Rebase helper (though this may not work for multiple commits changing the same file):

#!/bin/bash

if [ -z "$1" ] ; then
  echo "Specify the number of commits to prepare for rebase."
  exit
fi

if [ -z $(command -v clang-format) ] ; then
  echo "clang-format is not installed!"
  exit
fi

curl https://raw.githubusercontent.com/eclipse/omr/master/compiler/.clang-format -o /tmp/omr-clang-format
cat <<RCFH > /tmp/rebase_clang_format_helper.sh
#!/bin/bash

for FILE in \$(git diff --name-only HEAD~ HEAD)
do
  if [[ \$FILE == compiler/*.cpp ]] || [[ \$FILE == compiler/*.h ]] || [[ \$FILE == compiler/*.hpp ]] ; then
    clang-format -i -style=file:/tmp/omr-clang-format \$FILE
  fi
done
if [ "\$(git diff --name-only)" != "" ] ; then
  git commit -a --fixup \$(git rev-parse HEAD)
fi

true
RCFH
chmod u+rx /tmp/rebase_clang_format_helper.sh

rebaseSHA=$(git rev-parse HEAD~$1)
git rebase -x "/tmp/rebase_clang_format_helper.sh" $rebaseSHA
GIT_EDITOR=true git rebase -i --autosquash $rebaseSHA

rm /tmp/omr-clang-format
rm /tmp/rebase_clang_format_helper.sh

Azure pipeline code format checker:

jobs:
  - job:
  displayName: 'Check Code Format'
  pool:
    vmImage: 'ubuntu-latest'
  steps:
    - script: |
      allFiles=`git diff -C --diff-filter=ACM --name-only origin/master HEAD --`
      if [ x"$allFiles" = x ] ; then
        echo "There are no files to check for code formatting."
      else
        badFiles=
        for file in $allFiles ; do
          if [[ $file == compiler/*.cpp ]] || [[ $file == compiler/*.h ]] || [[ $file == compiler/*.hpp ]] ; then
            clang-format -i -style=file:./compiler/.clang-format $file
            if [ "$(git diff --name-only HEAD)" != "" ] ; then
              echo "ERROR - clang-format should be a NOP: '$file'"
              badFiles="$badFiles $file"
              git checkout -- $file
            fi
          fi
        done
        hashes='###################################'
        if [ x"$badFiles" != x ] ; then
          echo "$hashes"
          echo "The following files were modified and have incorrect code formatting:"
          for file in $badFiles ; do
            echo "$file"
          done
          echo "$hashes"
          exit 1
        else
          echo "All modified files appear to have correct code formatting."
        fi
      fi
    displayName: 'Check modified files'
0xdaryl commented 3 months ago

Thanks for undertaking this. The formatting looks generally fine to me, and the visual delta between what we have now and the new format doesn't really stand out (which is a good thing, in my opinion).

A few initial questions: 1) The formatting doesn't make everything consistent. Can we apply custom rules based on the minor things that we find? For example, there is code like this:

    TR::Block* block = NULL;
    TR::Block *firstColdBlock = NULL, *firstColdExtendedBlock = NULL;

where the pointer definitions differ in the placement of the *. There will likely be a number of other inconsistencies that we encounter as we go through the code base.

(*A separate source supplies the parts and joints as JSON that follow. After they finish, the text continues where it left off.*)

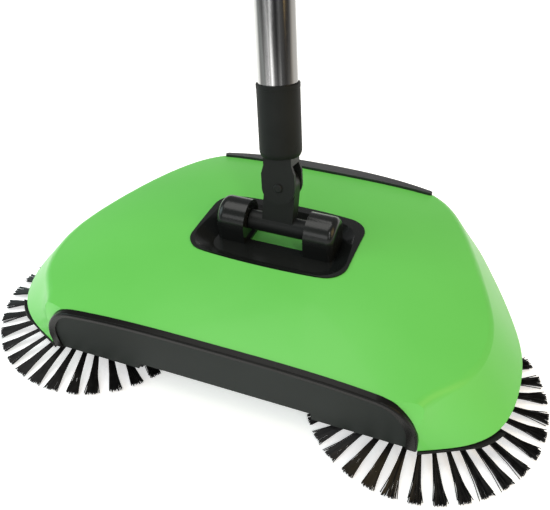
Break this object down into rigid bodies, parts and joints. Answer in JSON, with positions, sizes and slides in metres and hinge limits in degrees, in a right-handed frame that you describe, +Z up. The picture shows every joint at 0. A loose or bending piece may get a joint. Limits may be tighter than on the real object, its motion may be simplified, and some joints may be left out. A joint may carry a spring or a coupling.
{
  "type": "carpet sweeper",
  "caption": "Push carpet sweeper with toothed-gear side brushes, a driven centre roller, a slide-out rear dust drawer and a sectional pole on a two-way swivel.",
  "frame": {"origin": "on the floor, under the middle of the whole object's bounding box", "axes": "+X is the sweeper's right seen from behind it, +Y points back from the black front panel to the user, +Z is up"},
  "size_m": [0.3796, 0.474, 1.1148],
  "materials": {
    "shell_green": "glossy moulded plastic",
    "gloss_black": "glossy moulded plastic",
    "matt_black": "fine matt moulded plastic",
    "strip_grey": "satin moulded plastic",
    "inner_grey": "matt moulded plastic",
    "gear_white": "self-coloured acetal",
    "tube_steel": "polished steel",
    "plain_steel": "drawn steel",
    "bush_brass": "turned",
    "tyre_black": "moulded rubber tyre",
    "soft_black": "soft rubber",
    "bristle_black": "nylon filament"
  },
  "bodies": {
    "base": {"top_shell": "shell_green", "front_fascia": "gloss_black", "base_tray": "matt_black", "base_screws": "plain_steel", "gear_cover_right": "matt_black", "gear_cover_left": "matt_black", "brush_spindles": "plain_steel", "brush_retainers": "plain_steel", "axle_bushes": "bush_brass", "dust_scoop": "matt_black", "scoop_lip": "soft_black", "rear_pins": "plain_steel", "swivel_plate": "gloss_black", "plate_screws": "plain_steel", "pitch_pin": "plain_steel"},
    "drawer": {"dust_drawer": "inner_grey", "drawer_strip": "strip_grey"},
    "drive": {"drive_axle": "plain_steel", "roller_core": "inner_grey", "roller_bristles": "bristle_black", "wheel_right": "inner_grey", "wheel_left": "inner_grey", "tyre_right": "tyre_black", "tyre_left": "tyre_black", "pinion_right": "gear_white", "pinion_left": "gear_white"},
    "brush_right": {"brush_tufts_right": "bristle_black", "brush_hub_right": "matt_black", "brush_gear_right": "gear_white"},
    "brush_left": {"brush_tufts_left": "bristle_black", "brush_hub_left": "matt_black", "brush_gear_left": "gear_white"},
    "caster_right": {"rear_roller_right": "inner_grey"},
    "caster_left": {"rear_roller_left": "inner_grey"},
    "neck": {"swivel_neck": "gloss_black"},
    "pole": {"pole_fork": "gloss_black", "tilt_pin": "gloss_black", "pole_socket": "matt_black", "pole_tube_1": "tube_steel", "pole_tube_2": "tube_steel", "pole_tube_3": "tube_steel", "pole_joiner_1": "matt_black", "pole_joiner_2": "matt_black", "pole_grip": "soft_black", "end_cap": "matt_black"}
  },
  "joints": [
    {"name": "drive_turn", "type": "hinge", "parent": "base", "child": "drive", "pos_m": [0, -0.16185, 0.024], "axis": [1, 0, 0], "continuous": true},
    {"name": "brush_right_turn", "type": "hinge", "parent": "base", "child": "brush_right", "pos_m": [0.1147, -0.16185, 0.009], "axis": [0, 0, 1], "continuous": true},
    {"name": "brush_left_turn", "type": "hinge", "parent": "base", "child": "brush_left", "pos_m": [-0.1147, -0.16185, 0.009], "axis": [0, 0, 1], "continuous": true},
    {"name": "drawer_slide", "type": "slide", "parent": "base", "child": "drawer", "axis": [0, 1, 0], "range_m": [0, 0.115]},
    {"name": "caster_right_turn", "type": "hinge", "parent": "base", "child": "caster_right", "pos_m": [0.098, -0.04385, 0.0095], "axis": [1, 0, 0], "continuous": true},
    {"name": "caster_left_turn", "type": "hinge", "parent": "base", "child": "caster_left", "pos_m": [-0.098, -0.04385, 0.0095], "axis": [1, 0, 0], "continuous": true},
    {"name": "pole_pitch", "type": "hinge", "parent": "base", "child": "neck", "pos_m": [0, -0.10765, 0.0673], "axis": [-1, 0, 0], "range_deg": [-48, 62]},
    {"name": "pole_tilt", "type": "hinge", "parent": "neck", "child": "pole", "pos_m": [0, -0.09888, 0.09431], "axis": [0, 0.9511, -0.309], "range_deg": [-53.2, 66.8]}
  ],
  "couplings": [
    {"joint": "brush_right_turn", "follows": "drive_turn", "ratio": -0.33333},
    {"joint": "brush_left_turn", "follows": "drive_turn", "ratio": 0.33333}
  ]
}
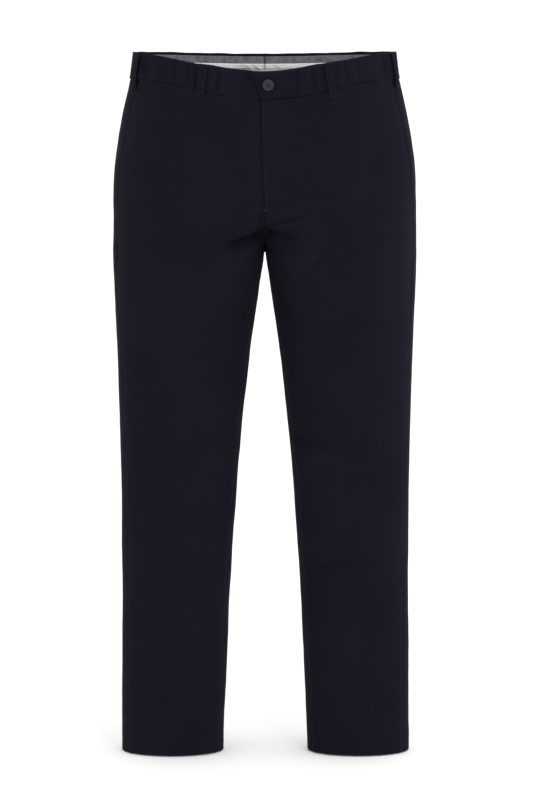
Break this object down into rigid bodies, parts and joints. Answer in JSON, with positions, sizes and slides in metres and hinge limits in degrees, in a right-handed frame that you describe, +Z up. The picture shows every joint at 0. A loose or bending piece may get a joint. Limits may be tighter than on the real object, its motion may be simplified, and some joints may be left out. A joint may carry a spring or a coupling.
{
  "type": "dress trousers",
  "caption": "Dark navy cotton twill dress trousers with a buttoned waistband, fly, belt loops, slanted side pockets and straight tapered legs, standing filled out and open at waist and hems.",
  "frame": {"origin": "middle of the waist ring, at half the waistband's height at the sides, where the wearer's waist holds the garment", "axes": "+Z up along the garment, +X to the wearer's left, -Y to the front"},
  "size_m": [0.4688, 0.2635, 1.0901],
  "materials": {
    "navy_twill": "matt fine cotton twill, very dark navy, with a faint sheen towards the edges",
    "grey_chambray": "matt plain weave, grey with white crossing threads",
    "white_tape": "matt white woven tape",
    "beige_lining": "matt fine plain weave, pale beige",
    "dark_button": "satin dark blue-grey resin"
  },
  "bodies": {
    "root": {"front_left": "navy_twill", "front_right": "navy_twill", "back_left": "navy_twill", "back_right": "navy_twill", "pocket_facing_left": "navy_twill", "pocket_facing_right": "navy_twill", "waistband_left": "navy_twill", "waistband_right": "navy_twill", "belt_loop_front_left": "navy_twill", "belt_loop_front_right": "navy_twill", "belt_loop_side_left": "navy_twill", "belt_loop_side_right": "navy_twill", "belt_loop_back_left": "navy_twill", "belt_loop_back_right": "navy_twill", "belt_loop_back_centre": "navy_twill", "waist_facing_left": "grey_chambray", "waist_facing_right": "grey_chambray", "waist_piping_left": "white_tape", "waist_piping_right": "white_tape", "waist_curtain_left": "beige_lining", "waist_curtain_right": "beige_lining", "button": "dark_button"}
  },
  "joints": []
}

2) Can anything be done about the Doxygen comments to make them more consistently formatted? The project should pick a style and apply it throughout (e.g., @brief vs \brief, and the formatting of text within the comment)

3) The formatting of comments in general seems inconsistent (at least in terms of line length). Was that intentional, and can it be changed? If it could be changed, we will have to be a lot more diligent reviewing the changes to be sure that comments that shouldn't wrap don't to keep the formatting correct.

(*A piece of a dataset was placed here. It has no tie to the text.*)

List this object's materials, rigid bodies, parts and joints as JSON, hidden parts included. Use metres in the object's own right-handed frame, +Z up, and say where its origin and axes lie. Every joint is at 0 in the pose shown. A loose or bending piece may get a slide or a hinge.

ThanHenderson commented 3 months ago

@0xdaryl

  1. The formatting doesn't make everything consistent. Can we apply custom rules based on the minor things that we find? For example, there is code like this:

In situations like this, I think we could either 1) change clangformat to right align all the *, or 2) just fix these as we see them in future. We could also then have a blurb in the coding standard to declare only one variable of a pointer type on single line. e.g.

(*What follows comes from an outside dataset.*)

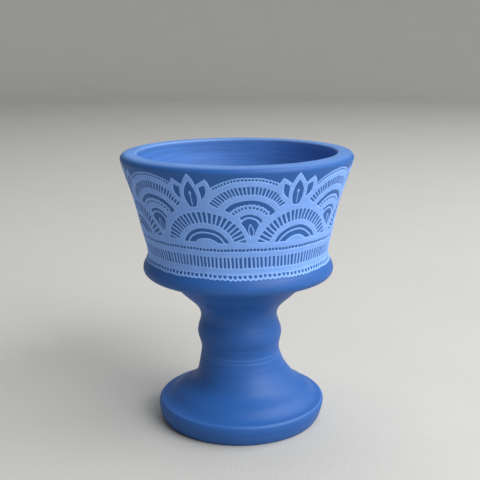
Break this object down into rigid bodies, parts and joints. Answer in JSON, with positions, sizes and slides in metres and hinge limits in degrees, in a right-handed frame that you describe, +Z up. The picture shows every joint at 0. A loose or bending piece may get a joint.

    TR::Block* block = NULL;
    TR::Block* firstColdBlock = NULL;
    TR::Block* firstColdExtendedBlock = NULL;

@dsouzai your Fix up multiple namespace declarations script inserts a bunch of white spaces after the newlines.

hzongaro commented 3 months ago

The formatting doesn't make everything consistent. Can we apply custom rules based on the minor things that we find? For example, there is code like this:

Similarly, I noticed that parentheses and braces were preserved as is. Existing code is inconsistent in the use of braces around single statements in if/else, and in the cases of switch. I think it would be good if consistency was enforced.

if (condition)
    statement;
else
    statement2;

versus

if (condition) {
    statement;
} else {
    statement2;
}

and

    switch (TR::Compiler->om.writeBarrierType()) {
    case gc_modron_wrtbar_oldcheck:
    case gc_modron_wrtbar_cardmark:
    case gc_modron_wrtbar_cardmark_and_oldcheck:
    case gc_modron_wrtbar_cardmark_incremental:
        break;
    default:
        needWriteBarrier = false;
        break; 
    }

versus

    switch (TR::Compiler->om.writeBarrierType()) {
    case gc_modron_wrtbar_oldcheck:
    case gc_modron_wrtbar_cardmark:
    case gc_modron_wrtbar_cardmark_and_oldcheck:
    case gc_modron_wrtbar_cardmark_incremental: {
        break;
    }
    default: {
        needWriteBarrier = false;
        break; 
    }
    }
ThanHenderson commented 3 months ago

Similarly, I noticed that parentheses and braces were preserved as is. Existing code is inconsistent in the use of braces around single statements in if/else, and in the cases of switch. I think it would be good if consistency was enforced.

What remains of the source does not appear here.